Das Landesgericht Linz stellt daher gemäß Art139 B-VG den Antrag, "den Erlaß des Bundesministeriums für Gesundheit und Umweltschutz vom 25. Juli 1986, ZL II/520 382/1-9B/8 6 und ... den Erlaß des Bundesministeriums für Gesundheit, Sport und Konsumentenschutz vom 25. Februar 1994, ZL 21 405/1117/II/A/8/93, wonach jeweils die Anwendung des medizinischen Präparates 'Ukrain' außerhalb einer klinischen Prüfung untersagt wurde, als gesetzwidrig aufzuheben".

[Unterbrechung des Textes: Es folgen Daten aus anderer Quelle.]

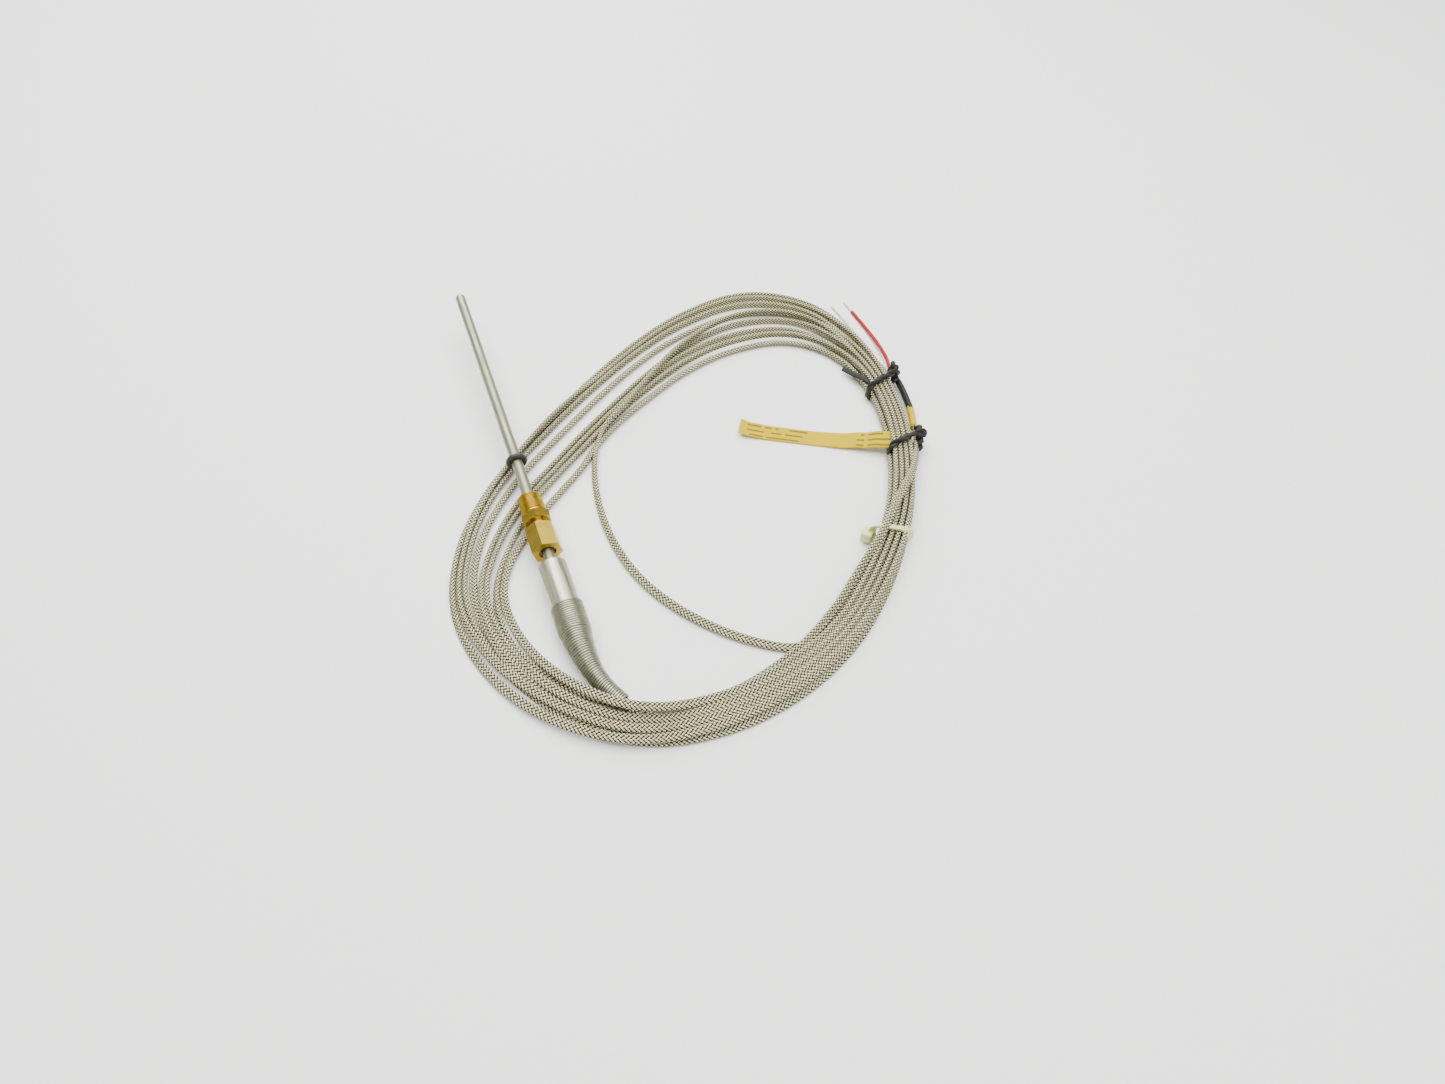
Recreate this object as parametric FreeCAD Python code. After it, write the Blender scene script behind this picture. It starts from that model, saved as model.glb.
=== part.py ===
"""Thermocouple: sheathed probe, sliding brass compression gland, transition sleeve, spring strain relief
and a flat braided lead in a loose coil. Units are millimetres.

The frame stands on the surface that the thermocouple lies on: +Y runs along the probe to its tip, seen from
above, and +Z is up. The probe rises gently to its tip, because its lower end rests on the spring's end.
"""
import FreeCAD, Part
import math
import os

from FreeCAD import Placement, Rotation, Vector

os.makedirs("parts", exist_ok=True)

# ---- probe, along its own axis: station 0 is the sleeve's upper end, and the tip is the largest station
SHEATH_OD = 4.7625
SHEATH_WALL = 0.9
TIP_AT = 174.0
TIP_CAP_LENGTH = 2.2
SHEATH_TAIL_AT = -12.0
SLEEVE_OD = 11.1125
SLEEVE_LENGTH = 32.0
SLEEVE_COLLAR = 8.0
SLEEVE_BORE = 9.4
TILT = 3.3
PROBE_X = -2.3
SLEEVE_Y = -53.83
SLEEVE_Z = 9.0

# ---- thermoelements and what holds them
WIRE_D = 0.812
WIRE_OFFSET = 0.72
BEAD_OD = 2.8
BEAD_HOLE_D = 0.92
BEAD_LENGTH = 29.0
BEAD_GAP = 0.4
BEAD_COUNT = 6
BEADS_FROM = -9.0
JUNCTION_AT = 167.2
CRIMP_D = 1.4
CRIMP_LENGTH = 5.0
LEAD_WIRE_D = 1.36
SPLICE_MIDDLE = -20.0
SPLICE_STAGGER = 3.2

# ---- compression gland, at rest on the probe
RUNNING_GAP = 0.05
HEX_FLATS = 11.1125
NUT_FROM, NUT_TO = 6.7, 18.9
BODY_HEX_FROM, BODY_HEX_TO = 21.6, 25.9
THREAD_TO = 35.8
THREAD_PITCH = 0.9407
THREAD_DEPTH = 0.62
THREAD_END_D = 9.9
THREAD_TAPER = 1.0 / 16.0
SPIGOT_D = 8.4
SPIGOT_FROM = 11.0
CHAMBER_D = 7.2
CHAMBER_TO = 19.0
MOUTH_D = 7.0
MOUTH_DEPTH = 2.2
NUT_FLOOR = 9.6
PACKING_FROM = 14.55
FOLLOWER_FREE_TRAVEL = 0.55
NUT_TURN = 18.0
BODY_TURN = 30.0

# ---- rubber ring on the probe
RING_AT = 57.8
RING_SECTION = 2.2

# ---- spring: (distance from its upper end, outer radius), and where its sections stand
SPRING_WIRE = 0.9
SPRING_OVER_SLEEVE = 11.4
SPRING_SHAPE = [(0, 6.5), (12.0, 6.5), (13.5, 6.1), (22.0, 5.05), (31.0, 3.9), (39.0, 3.55), (60.0, 3.5)]
SPRING_STATIONS = [0, 12.0, 13.5, 16, 19, 22, 25, 28, 31, 33, 35, 37, 39, 41, 43, 45]

# ---- lead: a flat braided cable; its tubes are round with nearly the same section
TUBE_D = 3.0
SHRINK_OD = 3.7
SHRINK_ID = 3.1
LEAD_OD = 1.5
LEAD_END_CHAMFER = 0.2
WRAP_OD = 3.6

# ---- coil: (angle, outer radius, inner radius, underside, top) about its centre, counter-clockwise
COIL_X, COIL_Y = 69.2, -25.3
COIL_BEVEL = 1.2
COIL_STATIONS = [
    (0, 101.8, 90, 1.3, 8.6), (15, 111.8, 98.5, 1.3, 8.6), (30, 127.5, 106, 0.8, 7.8),
    (38, 136, 106.5, 0.3, 6.8), (45, 141, 101, 0, 6.2), (53, 143.5, 93.5, 0, 6.0),
    (60, 137, 85.5, 0, 6.0), (75, 116.5, 70.5, 0, 6.0), (90, 97.5, 60, 0, 6.2),
    (105, 85.5, 54, 0, 6.2), (120, 80, 50, 0, 5.6), (135, 79.5, 49.5, 0, 4.8),
    (150, 84.5, 53, 0, 3.9), (165, 93.5, 60.5, 0, 3.7), (180, 106.5, 74, 0, 3.7),
    (195, 118, 94.5, 0, 3.7), (210, 124, 105, 0, 4.6), (225, 128, 115, 0, 5.6),
    (240, 129.5, 118.5, 0, 6.2), (255, 122.5, 107.5, 0, 6.2), (270, 115, 96, 0, 6.2),
    (285, 106, 87, 0, 6.4), (300, 98.5, 81.5, 0.6, 7.4), (315, 94.6, 81, 1.3, 8.6),
    (330, 91.2, 82, 1.3, 8.6), (345, 94.8, 85, 1.3, 8.6),
]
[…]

2. Weiters ist beim Landesgericht Eisenstadt als Arbeits- und Sozialgericht eine Klage anhängig, mit der die "Übernahme der Kosten für das Heilmittel 'Ukrain'" durch die Burgenländische Gebietskrankenkasse gemäß §367 Abs1 Z2 ASVG unter Bedachtnahme auf §136 ASVG beantragt wird. Aus Anlaß dieses Verfahrens entstanden beim Landesgericht Eisenstadt als Arbeits- und Sozialgericht Bedenken gegen die Gesetzmäßigkeit des "Erla(sses) des Bundesministeriums für Gesundheit und Umweltschutz vom 25. Juli 1986, Zl II/520.383/1-9b/86 und de(s) Erla(sses) des Bundesministeriums für Gesundheit, Sport und Konsumentenschutz vom 25.2.1994, Zl 21.405/1.117/II/A/8/93," da sie "in gesetzwidrigerweise kundgemacht worden" seien.
Das Landesgericht Eisenstadt als Arbeits- und Sozialgericht stellt daher den Antrag gemäß Art139 B-VG in Verbindung mit Art89 Abs2 B-VG, die genannten "Erlässe" als gesetzwidrig aufzuheben.

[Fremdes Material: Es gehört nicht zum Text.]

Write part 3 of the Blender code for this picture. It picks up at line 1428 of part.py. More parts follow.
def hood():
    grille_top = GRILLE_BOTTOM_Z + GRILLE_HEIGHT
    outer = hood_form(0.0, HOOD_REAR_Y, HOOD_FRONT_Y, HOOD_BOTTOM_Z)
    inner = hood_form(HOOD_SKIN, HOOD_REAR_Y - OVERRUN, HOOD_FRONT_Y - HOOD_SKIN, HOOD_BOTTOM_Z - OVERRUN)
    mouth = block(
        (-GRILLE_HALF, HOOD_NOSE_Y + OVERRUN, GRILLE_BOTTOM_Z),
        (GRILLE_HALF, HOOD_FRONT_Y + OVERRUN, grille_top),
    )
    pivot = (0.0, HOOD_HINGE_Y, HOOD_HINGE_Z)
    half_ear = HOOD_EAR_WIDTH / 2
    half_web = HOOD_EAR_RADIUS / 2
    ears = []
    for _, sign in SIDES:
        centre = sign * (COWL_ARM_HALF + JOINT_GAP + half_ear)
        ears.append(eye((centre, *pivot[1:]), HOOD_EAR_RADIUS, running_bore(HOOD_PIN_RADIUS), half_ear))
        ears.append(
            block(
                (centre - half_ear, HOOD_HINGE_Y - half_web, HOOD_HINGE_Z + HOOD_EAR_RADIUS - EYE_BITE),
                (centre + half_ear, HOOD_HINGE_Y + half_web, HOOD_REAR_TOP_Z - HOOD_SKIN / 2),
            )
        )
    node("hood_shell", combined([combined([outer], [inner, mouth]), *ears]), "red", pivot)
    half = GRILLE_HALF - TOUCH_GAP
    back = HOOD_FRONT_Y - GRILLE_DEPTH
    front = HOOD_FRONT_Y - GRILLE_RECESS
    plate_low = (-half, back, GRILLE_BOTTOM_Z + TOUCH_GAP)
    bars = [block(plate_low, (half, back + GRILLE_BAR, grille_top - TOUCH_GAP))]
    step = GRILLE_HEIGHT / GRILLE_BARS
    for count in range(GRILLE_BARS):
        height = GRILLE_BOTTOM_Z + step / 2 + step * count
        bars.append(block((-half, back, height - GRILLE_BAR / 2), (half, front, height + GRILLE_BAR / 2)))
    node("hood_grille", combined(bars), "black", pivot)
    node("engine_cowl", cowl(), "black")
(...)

3. Der Bundesminister für Gesundheit und Konsumentenschutz hat im Verfahren V2,3/96 eine Äußerung erstattet, in der er ausführt, daß die genannten Erlässe "im wesentlichen keinen normativen Charater haben". Es sei bloß das Arzneimittelgesetz, BGBl. 185/1983 idgF, zitiert worden und "die Informationsweitergabe gesundheitspolitisch geradezu erforderlich" gewesen.
II. Die Anträge sind unzulässig.
1. Gemäß Art89 Abs1 B-VG steht die Prüfung der Gültigkeit gehörig kundgemachter Verordnungen den Gerichten nicht zu. Daraus ist abzuleiten, daß nur gehörig kundgemachte Verordnungen von den Gerichten anzuwenden sind. Voraussetzung einer Anfechtung einer Verordnung vor dem Verfassungsgerichtshof gemäß Art89 Abs2 B-VG in Verbindung mit Art139 Abs1 B-VG "aus dem Grund der Gesetzwidrigkeit" ist aber deren Anwendung durch das Gericht. Nimmt ein Gericht eine fehlerhafte, daher rechtswidrige Kundmachung einer Verordnung an, so wird damit implizit die Anwendung der Verordnung durch das Gericht, damit aber weiter die Antragstellung beim Verfassungsgerichtshof gemäß Art89 Abs2 B-VG und Art139 Abs1 B-VG ausgeschlossen.
Ungeachtet des Umstandes, daß der Verfassungsgerichtshof im Hinblick auf Art139 Abs3 litc B-VG verhalten ist, Verordnungen auch auf ihre Kundmachung zu überprüfen und im Falle der gesetzwidrigen Kundmachung aufzuheben, ist es allen sonstigen Gerichten von Verfassungs wegen verwehrt, die Aufhebung einer Verordnung aus dem Grunde der gesetzwidrigen Kundmachung (, welche der nicht "gehörigen" Kundmachung im Sinne des Art89 Abs1 B-VG gleichkommt,) beim Verfassungsgerichtshof zu beantragen.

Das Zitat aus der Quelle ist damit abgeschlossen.